On the latter portion of this story great doubt has been thrown; but again we are almost compelled to accept the truth of a visit having been paid to the labyrinth of islands, channels, etc., now bearing the names of Graham, Moresby, and other modern explorers, from the correspondence between their appearance and the description of his archipelago given by De Fonte.
Leaving the work of Behring, Spangberg, Meares, Vancouver, Kotzebue, and other successors of De Fuca and De Fonte in the hyperborean regions, we return to the Spanish in the South, to find our next hero of discovery in an old Jesuit priest named Eusebius Francis Kino, who, in 1658, went forth alone from his Mexican monastery to try and win over the wild tribes of the North to the faith of which he was a minister. With no weapon but the cross, and no food but such as he was able to beg by the way, the father pressed on through the present province of Sonora till he came to a river supposed to have been the Santa Cruz. Following its course, he entered Arizona, and arrived at the junction of the Santa Cruz with the Gila, which in its turn joins the Colorado some miles above its mouth.
Crossing the Gila, Kino ascended its northern bank, and came to a country which he characterizes as the most wonderful ever seen by the eye of man. Its people, who were “kind, generous, and hospitable,” dwelt in well-built villages clustering on the banks of streams, and employed their time in the manufacture of a kind of cotton cloth and of very beautiful feather-work. They were also skillful picture-writers, and on the walls of their public buildings was preserved a pictorial record of their history. Mines of gold and silver—which they understood how to work with considerable skill, though they set but small value on the ore when excavated—promised to yield a splendid return to the emigrant, while immense flocks of sheep and herds of cattle constituted another source of almost inexhaustible wealth.

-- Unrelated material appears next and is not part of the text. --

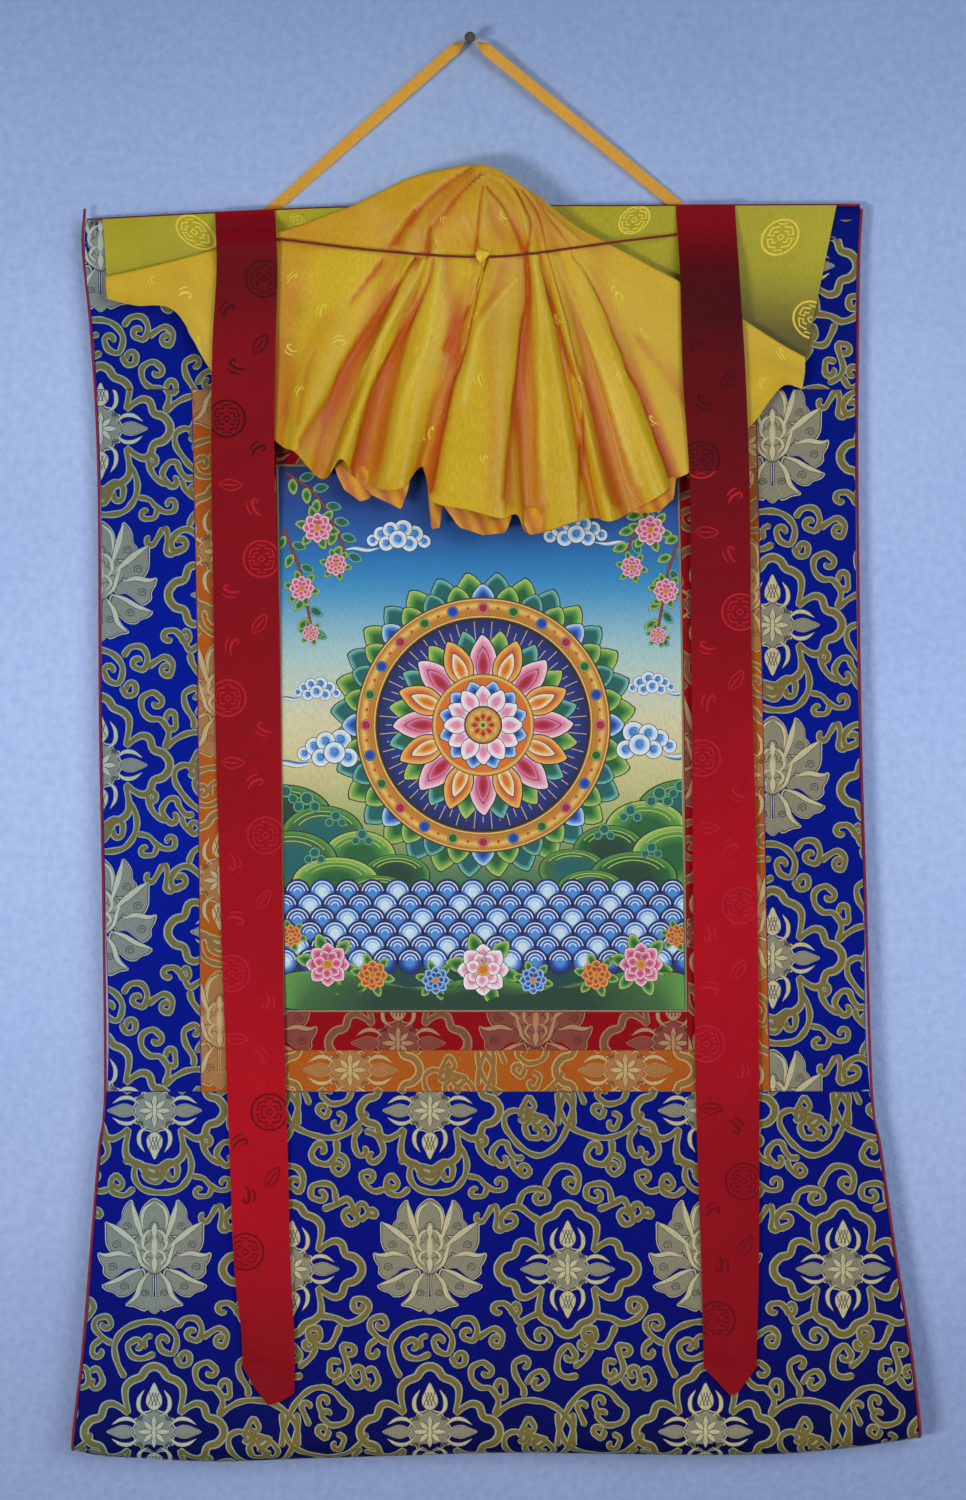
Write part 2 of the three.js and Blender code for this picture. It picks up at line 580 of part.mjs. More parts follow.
// Where each leg has its rows, as shares of the way from the foot to the shank, and each half of the arc
const TAPE_LEG_SHARES = [0, 0.1, 0.35, 0.6, 0.85, 0.92, 0.96, 1];
const TAPE_ARC_SHARES = [0.66, 0.33];
const TAPE_LOW_SHARE = 0.1;
function tapePath() {
  const bend = NAIL.shankRadius + GAP + TAPE / 2;
  const points = [];
  for (const side of [-1, 1]) {
    const footX = side < 0 ? TAPE_FEET.left : TAPE_FEET.right;
    const foot = new THREE.Vector2(footX, topEdge(footX) - TAPE_FEET.tuck);
    const slope = Math.atan2(-foot.y, Math.abs(foot.x));
    const touch = new THREE.Vector2(side * bend * Math.sin(slope), bend * Math.cos(slope));
    const leg = TAPE_LEG_SHARES.map((t) => foot.clone().lerp(touch, t));
    const onArc = (turn) => new THREE.Vector2(side * bend * Math.sin(turn), bend * Math.cos(turn));
    const arc = TAPE_ARC_SHARES.map((t) => onArc(slope * t));
    const half = [...leg, ...arc];
    points.push(...(side < 0 ? [...half, new THREE.Vector2(0, bend)] : half.reverse()));
  }
  return points;
}
function hangingTape() {
  const path = tapePath();
  const columns = path.length - 1;
  return sheet(columns, 2, (u, v, w) => {
    const i = Math.round(u * columns);
    const p = path[i];
    const ahead = path[Math.min(i + 1, columns)].clone().sub(path[Math.max(i - 1, 0)]).normalize();
    const away = p.length();
    const upright = THREE.MathUtils.smoothstep(away, TAPE_TURN.start, TAPE_TURN.end);
    const turn = (1 - upright) * (Math.PI / 2);
    const rise = new THREE.Vector3(-ahead.y, 0, ahead.x).multiplyScalar(Math.cos(turn));
    const width = rise.add(new THREE.Vector3(0, Math.sin(turn), 0));
    const along = new THREE.Vector3(ahead.x, 0, ahead.y);
    const out = along.cross(width);
    const nearNail = 1 - Math.min(1, away / Math.abs(path[0].length()));
    const risen = Math.max(0, nearNail - TAPE_LOW_SHARE) / (1 - TAPE_LOW_SHARE);
    const y = THREE.MathUtils.lerp(TAPE_FEET.y, TAPE_CREST_Y, risen);
    return new THREE.Vector3(p.x, y, p.y)
      .addScaledVector(width, TAPE_WIDTH * (v - 0.5))
      .addScaledVector(out, TAPE * (w - 0.5));
  });
}
addPiece("hanging_tape", hangingTape(), LOOKS.tape);

export default group;
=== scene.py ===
# %% [markdown]
# # A scroll painting on a nail
# The object is a painted canvas framed in red, orange and blue brocade. It hangs by a yellow tape
# from a nail, with two long red ribbons and a yellow silk veil gathered up on a cord.
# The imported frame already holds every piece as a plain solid. This lesson dresses each solid:
# it works out finer surfaces from the same tables, lays woven patterns on them, and lights them.

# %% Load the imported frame
import math

import bpy
import numpy as np
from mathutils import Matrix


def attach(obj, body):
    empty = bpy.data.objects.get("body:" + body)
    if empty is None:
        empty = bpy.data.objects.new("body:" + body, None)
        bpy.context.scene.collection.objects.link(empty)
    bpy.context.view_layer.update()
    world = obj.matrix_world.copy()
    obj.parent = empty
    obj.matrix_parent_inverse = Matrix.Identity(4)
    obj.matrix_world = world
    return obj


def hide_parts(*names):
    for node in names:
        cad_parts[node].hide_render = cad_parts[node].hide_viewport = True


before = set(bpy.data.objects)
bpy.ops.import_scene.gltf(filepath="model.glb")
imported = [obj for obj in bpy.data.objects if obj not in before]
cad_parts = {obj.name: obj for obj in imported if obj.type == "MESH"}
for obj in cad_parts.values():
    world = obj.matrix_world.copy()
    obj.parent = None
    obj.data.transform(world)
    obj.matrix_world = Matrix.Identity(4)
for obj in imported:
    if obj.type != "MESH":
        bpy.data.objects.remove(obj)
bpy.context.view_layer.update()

# %% [markdown]
# ## The camera
# A photograph is matched first by its viewpoint. Here one millimetre on the scroll has to be the
# same share of the picture as in the photograph, so the lens follows from the distance and the
# height that the picture covers. It comes before any shape, so that every shape is judged through it.

# %% Place the camera
PHOTO_VIEW = {"x": 9.9, "z": -541.0, "depth": 16.0, "distance": 3200.0, "height": 1140.0}
SENSOR = 36.0
MM = 0.001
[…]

Worshiping the sun as the one supreme God, these simple yet intelligent natives kept a fire ever burning on their altars in his honor. With its undying flame they connected their own prosperity, and they therefore showed little readiness to substitute for it any less material guarantee of well-being. Father Kino made few converts to the belief in the spiritual God, whose altar is the heart, and whose chief purifying agent is adversity; and, passing on among the fire-worshipers, he trod his weary way in a north-westerly direction till he came to the so-called Fire Mountain, supposed to have been the San Francisco Mountain. Here he altered his course for the East, and after a long tramp through the forest, he reached the head-waters of the Mimbres, the course of which he followed till its waters suddenly sunk away in the earth, a phenomenon often since commented upon by modern travelers.